One possible outcome of 4AMLD is a field day for lawyers, translators, notaries and makers of apostiles, on the basis that this is the traditional manner of demonstrating documentary bon fides to a foreign third-party. But the intermediaries whose business it is to pass the trust on between third-parties entities themselves fall within the scope of the Directive, such that lawyers inside the EU/EEA may not be permitted to rely on warranties from non-EU notaries and unrelated legal firms, unless that non-EU entity is a subsidiary or branch of the same lawyer. So, for example, if a lawyer in the EU is being asked to confirm the authenticity of papers from Argentina, it could not then directly rely on the notarisation and apostile from Argentina, unless the EU lawyer itself had an office in Argentina to issue it or confirm it. Then the third-party notary should warrant to the Argentinian office of the lawyer in the EU, who then warrants to its related lawyer in the EU, who can then give the warranty to the bank that it is permitted to accept: a lot mouths to feed, with time and money.

The possible good news

The possibility that banks within the EU can rely on the warranties, issued on behalf of customers, of their own subsidiaries and branches outside the EU, or of the subsidiaries and branches outside the EU of other EU banks, that structure appears to be legitimized by the Directive (although it can always be taken away at the levels of Member State law, financial supervisor or individual bank). The warranties could then be regarded as independent. This looks like the most reliable structure for getting the job done, and far quicker and cheaper than translation/notarisation/apostiling.

Secondly there are wider provisions for a risk-based approach and Simplified Due Diligence under certain circumstances and as long as tripwires are not fallen over on Beneficial Ownership and the involvement of PEPS (Politically Exposed Persons).

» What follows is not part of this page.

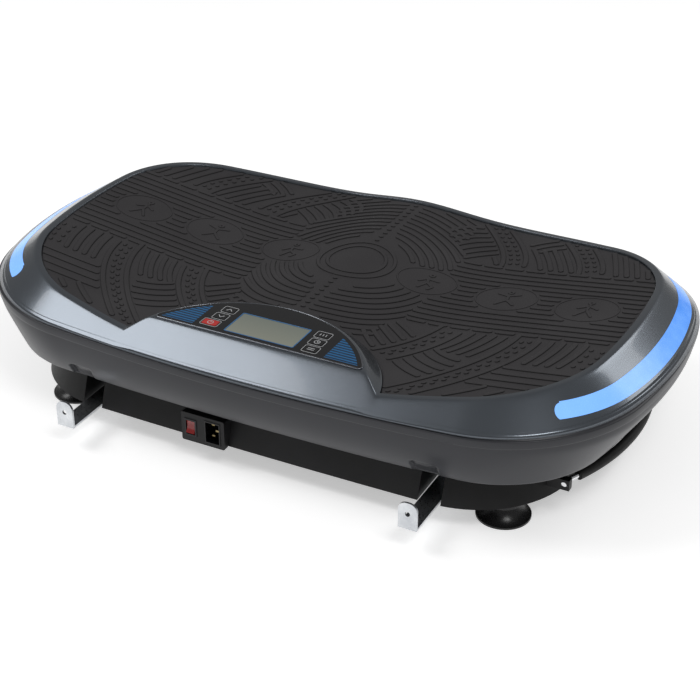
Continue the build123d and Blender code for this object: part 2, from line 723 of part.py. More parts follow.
ROCKER_GAP = 0.5
ROCKER_R = 15.0
ROCKER_TILT = 16.0
rocker_w = SWITCH_W - 2.0 - 2 * ROCKER_GAP
rocker_h = SWITCH_H - 2.0 - 2 * 1.0
with BuildPart() as rocker:
    with BuildSketch(Plane.YZ.offset(SWITCH_X)):
        with BuildLine() as edge:
            Polyline((INLET_FACE + 7.5, INLET_Z - 3.5), (INLET_FACE - 1.2, INLET_Z - rocker_h / 2 + 0.4))
            ThreePointArc((INLET_FACE - 1.2, INLET_Z - rocker_h / 2 + 0.4), (INLET_FACE + 0.6, INLET_Z),
                          (INLET_FACE - 1.2, INLET_Z + rocker_h / 2 - 0.4))
            Polyline((INLET_FACE - 1.2, INLET_Z + rocker_h / 2 - 0.4), (INLET_FACE + 7.5, INLET_Z + 3.5))
            Line((INLET_FACE + 7.5, INLET_Z + 3.5), (INLET_FACE + 7.5, INLET_Z - 3.5))
        make_face()
    extrude(amount=rocker_w / 2, both=True)
pivot_line = Axis((SWITCH_X, INLET_FACE + 4.0, INLET_Z), (1, 0, 0))
keep(rocker.part.rotate(pivot_line, -ROCKER_TILT / 2), "rocker_switch")

# ---- feet: rubber suction cups on bolts ----
for name, (fx, fy) in zip(("front_left", "rear_left", "front_right", "rear_right"), FEET):
    with BuildPart() as foot:
        with BuildSketch(Plane.XZ.offset(-fy)):
            with BuildLine() as edge:
                Polyline((fx, 4.5), (fx + 20, 1.2), (fx + FOOT_R - 3, 0), (fx + FOOT_R, 0), (fx + FOOT_R, 2.2))
                ThreePointArc((fx + FOOT_R, 2.2), (fx + 19.5, 8.0), (fx + 15, 14.5))
                Polyline((fx + 15, 14.5), (fx + 19, 17.0), (fx + 19, PAN_Z), (fx, PAN_Z), (fx, 4.5))
            make_face()
        revolve(axis=Axis((fx, fy, 0), (0, 0, 1)))
        with BuildSketch(Plane.XY.offset(12)):
            with Locations((fx, fy)):
                Circle(3.0)
        extrude(amount=30, mode=Mode.SUBTRACT)
    keep(foot.part, "foot_" + name)
with BuildPart() as foot_bolts:
    for fx, fy in FEET:
        with BuildSketch(Plane.XY.offset(12)):
            with Locations((fx, fy)):
                Circle(3.0)
        extrude(amount=floor_z + 4 - 12)
        with BuildSketch(Plane.XY.offset(floor_z)):
            with Locations((fx, fy)):
                RegularPolygon(6.5, 6)
        extrude(amount=5)
keep(foot_bolts.part, "foot_bolts")

# ---- strap brackets: upright tab with a hole, long strap, riser at the back of the slot ----
TAB_TOP = 59.0
RISER_TOP = 58.0
HOLE_Z = 46.0
HOLE_R = 2.8

for name, side in (("left", -1), ("right", 1)):
    with BuildPart() as bracket:
        with BuildSketch(Plane.YZ.offset(side * BRACKET_X)):
            with BuildLine() as edge:
                Polyline((BRACKET_FRONT, PAN_Z), (BRACKET_BACK, PAN_Z), (BRACKET_BACK, RISER_TOP),
                         (BRACKET_BACK - BRACKET_T, RISER_TOP), (BRACKET_BACK - BRACKET_T, PAN_Z + BRACKET_T),
                         (BRACKET_FRONT + BRACKET_T, PAN_Z + BRACKET_T), (BRACKET_FRONT + BRACKET_T, TAB_TOP),
                         (BRACKET_FRONT, TAB_TOP), close=True)
            make_face()
        extrude(amount=BRACKET_W / 2, both=True)
        corners = bracket.edges().filter_by(Axis.Y).group_by(Axis.Z)[-1].filter_by_position(
            Axis.Y, BRACKET_FRONT, BRACKET_FRONT + BRACKET_T)
        fillet(corners, 9.0)
        with BuildSketch(Plane.XZ.offset(-BRACKET_FRONT + 1)):
            with Locations((side * BRACKET_X, HOLE_Z)):
                Circle(HOLE_R)
        extrude(amount=-BRACKET_T - 2, mode=Mode.SUBTRACT)
    keep(bracket.part, "bracket_" + name)

# ---- carry handle: bowed rod hinged at its two ends on the pan, rubber grip ----
ROD_R = 3.0
GRIP_R = 5.5
HANDLE_BOW = 354.0       # middle of the bow
STUD_Y = 128.0           # where the bow ends and the hinge stud begins
END_Y = 137.0
with BuildPart() as handle_rod:
    with BuildLine(Plane.XY.offset(HANDLE_Z)):
        ThreePointArc((HANDLE_X, HANDLE_MID - STUD_Y), (HANDLE_BOW, HANDLE_MID), (HANDLE_X, HANDLE_MID + STUD_Y))
    with BuildSketch(Plane((HANDLE_X, HANDLE_MID - STUD_Y, HANDLE_Z), z_dir=(0.4, 0.9, 0))):
        Circle(ROD_R)
    sweep()
    for end in (-1, 1):
        with BuildSketch(Plane.XZ.offset(-HANDLE_MID - end * (STUD_Y - 3))):
            with Locations((HANDLE_X, HANDLE_Z)):
                Circle(ROD_R)
        extrude(amount=-end * (END_Y - STUD_Y + 3))
keep(handle_rod.part, "handle_rod")

bow_r = ((HANDLE_BOW - HANDLE_X) ** 2 + STUD_Y ** 2) / (2 * (HANDLE_BOW - HANDLE_X))
grip_y = 114.0
grip_x = HANDLE_BOW - bow_r + sqrt(bow_r ** 2 - grip_y ** 2)
with BuildPart() as handle_grip:
    with BuildLine(Plane.XY.offset(HANDLE_Z)):
        ThreePointArc((grip_x, HANDLE_MID - grip_y), (HANDLE_BOW, HANDLE_MID), (grip_x, HANDLE_MID + grip_y))
    grip_dir = (grip_y, grip_x - HANDLE_BOW + bow_r, 0)
    with BuildSketch(Plane((grip_x, HANDLE_MID - grip_y, HANDLE_Z), z_dir=grip_dir)):
        Circle(GRIP_R)
        Circle(ROD_R + 0.02, mode=Mode.SUBTRACT)
    sweep()
keep(handle_grip.part, "handle_grip")

for name, end in (("front", -1), ("rear", 1)):
    with BuildPart() as clip:
        with BuildSketch(Plane.XZ.offset(-HANDLE_MID - end * (STUD_Y + 2))):
            with Locations((HANDLE_X - 6, HANDLE_Z)):
                Rectangle(24, 12)
            with Locations((HANDLE_X, HANDLE_Z)):
                Circle(ROD_R + RUN_FIT, mode=Mode.SUBTRACT)
        extrude(amount=-end * 8.0)
        add(pan_core.part, mode=Mode.SUBTRACT)
    keep(clip.part, "handle_clip_" + name)

# ---- electronics on the pan's floor ----
with BuildPart() as control_board:
    with BuildSketch(Plane.XY.offset(floor_z + 6)):
        with Locations((-150, -45.5)):
            Rectangle(110, 80)
    extrude(amount=1.6)
    with BuildSketch(Plane.XY.offset(floor_z)):
        with Locations((-150, -45.5)):
            with GridLocations(100, 70, 2, 2):
                Circle(3)
    extrude(amount=6)
    with BuildSketch(Plane.XY.offset(floor_z + 7.6)):
        with Locations((-175, -60.5)):
            Rectangle(30, 30)
        with Locations((-120, -35.5)):
            Rectangle(26, 36)
        with Locations((-165, -25.5)):
            Circle(9)
    extrude(amount=20)
keep(control_board.part, "control_board")

with BuildPart() as end_buffers:
    for bx in (-280, 280):
        for by in (-75.5, 124.5):
            with BuildSketch(Plane.XY.offset(floor_z)):
                with Locations((bx, by)):
                    Circle(14)
            with BuildSketch(Plane.XY.offset(FRAME_Z - 10)):
                with Locations((bx, by)):
                    Circle(9)
            loft()
keep(end_buffers.part, "end_buffers")

with BuildPart() as pan_screws:
    for x in (-300, -150, 0, 150, 300):
        for y in (-105.5, 124.5):
            with BuildSketch(Plane.XY.offset(PAN_Z - 1.2)):
                with Locations((x * 0.9, y)):
                    Circle(4.0)
            extrude(amount=1.2)
keep(pan_screws.part, "pan_screws")
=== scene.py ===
# %% [markdown]
# # A vibration plate
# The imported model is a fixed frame: every box, hinge and hole is already where it belongs. This
# lesson dresses it. The covers, the rubber mat and the printed console are worked out again as
# smooth surfaces, and the parts whose shapes are already right only get a finish.

# %% the frame
import json
import math

import bpy
import numpy as np
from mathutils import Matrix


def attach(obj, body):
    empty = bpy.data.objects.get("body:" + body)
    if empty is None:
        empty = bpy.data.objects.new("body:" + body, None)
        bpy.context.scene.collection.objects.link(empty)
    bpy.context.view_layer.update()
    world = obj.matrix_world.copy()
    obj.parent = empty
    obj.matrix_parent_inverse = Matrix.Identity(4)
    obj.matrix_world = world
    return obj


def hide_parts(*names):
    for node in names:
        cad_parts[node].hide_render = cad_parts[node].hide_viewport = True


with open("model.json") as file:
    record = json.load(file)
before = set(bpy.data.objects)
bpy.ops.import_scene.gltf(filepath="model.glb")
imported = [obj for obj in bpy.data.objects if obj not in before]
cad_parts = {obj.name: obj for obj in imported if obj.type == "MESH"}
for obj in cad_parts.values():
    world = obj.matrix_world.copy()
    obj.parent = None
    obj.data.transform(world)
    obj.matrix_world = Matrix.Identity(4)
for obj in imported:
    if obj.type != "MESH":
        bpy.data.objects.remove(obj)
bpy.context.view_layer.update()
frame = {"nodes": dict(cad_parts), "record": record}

# %% [markdown]
# ## Plan outlines
# The case is a bowed rectangle: four shallow arcs joined by round corners that touch them
# smoothly. It could be drawn by hand as a curve, but a formula lets every height have its own
# outline, so the leaning apron and the drawn-in skirt come from one function.

# %% the bowed outline
RIM_END_BOW = 0.890
SIDE_COUNTS = (112, 36, 52, 36, 100)


def arc(centre, radius, start, stop, count):
    """Points centre + radius times (cos, sin) of an angle going from start to stop."""
    t = np.linspace(0.0, 1.0, count, endpoint=False)[None, :]
    angle = start[:, None] + (stop - start)[:, None] * t
    return centre[:, None, :] + radius[:, None, None] * np.stack([np.cos(angle), np.sin(angle)], -1)


def turn_centre(end_centre, end_bow, edge, away, bow, corner):
    """Centre of the corner circle that touches the end arc and the long arc from inside."""
    long_centre = np.stack([0 * edge, edge + away * bow], -1)
    gap = long_centre - end_centre
    far = np.hypot(gap[:, 0], gap[:, 1])
    along = gap / far[:, None]
    reach = ((end_bow - corner) ** 2 - (bow - corner) ** 2 + far ** 2) / (2 * far)
    across = np.sqrt((end_bow - corner) ** 2 - reach ** 2) * away
    aside = np.stack([along[:, 1], -along[:, 0]], -1)
    return long_centre, end_centre + along * reach[:, None] + aside * across[:, None]


def heading(v):
    """Angle of a plan vector."""
    return np.arctan2(v[:, 1], v[:, 0])


def bowed_outline(half, front, rear, corner, bows=(9.0, 1.5), end_bow=RIM_END_BOW):
    """Closed outlines, one per row: front arc, corner, end arc, corner, rear arc, then mirrored."""
    half, front, rear, corner, end_bow = np.broadcast_arrays(
        *(np.atleast_1d(np.asarray(v, float)) for v in (half, front, rear, corner, end_bow)))
    one = np.ones_like(half)
    end = np.stack([half - end_bow, (front + rear) / 2], -1)
    long_f, turn_f = turn_centre(end, end_bow, front, 1, bows[0], corner)
    long_r, turn_r = turn_centre(end, end_bow, rear, -1, bows[1], corner)
    f_long, f_end = heading(turn_f - long_f), heading(turn_f - end)
    r_end, r_long = heading(turn_r - end), heading(turn_r - long_r)
    n = SIDE_COUNTS
    right = np.concatenate([
        arc(long_f, bows[0] * one, -math.pi / 2 * one, f_long, n[0]),
        arc(turn_f, corner, f_long, f_end, n[1]),
        arc(end, end_bow, f_end, r_end, n[2]),
        arc(turn_r, corner, r_end, r_long, n[3]),
        arc(long_r, bows[1] * one, r_long, math.pi / 2 * one, n[4]),
        np.stack([0 * rear, rear], -1)[:, None, :]], axis=1)
    left = right[:, -2:0:-1] * np.array([-1.0, 1.0])
    return np.concatenate([right, left], axis=1)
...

If frameworks can be created – or existing ones adapted – so that banks can apply Simplified Due Diligence to new customers when these are referred into them from a reliable source, then we have a workable way of continuing to offer international banking services to legitimate businesses. Otherwise customers from outside the tent may find themselves excluded from banking services inside the tent, meaning they are excluded from the marketplace.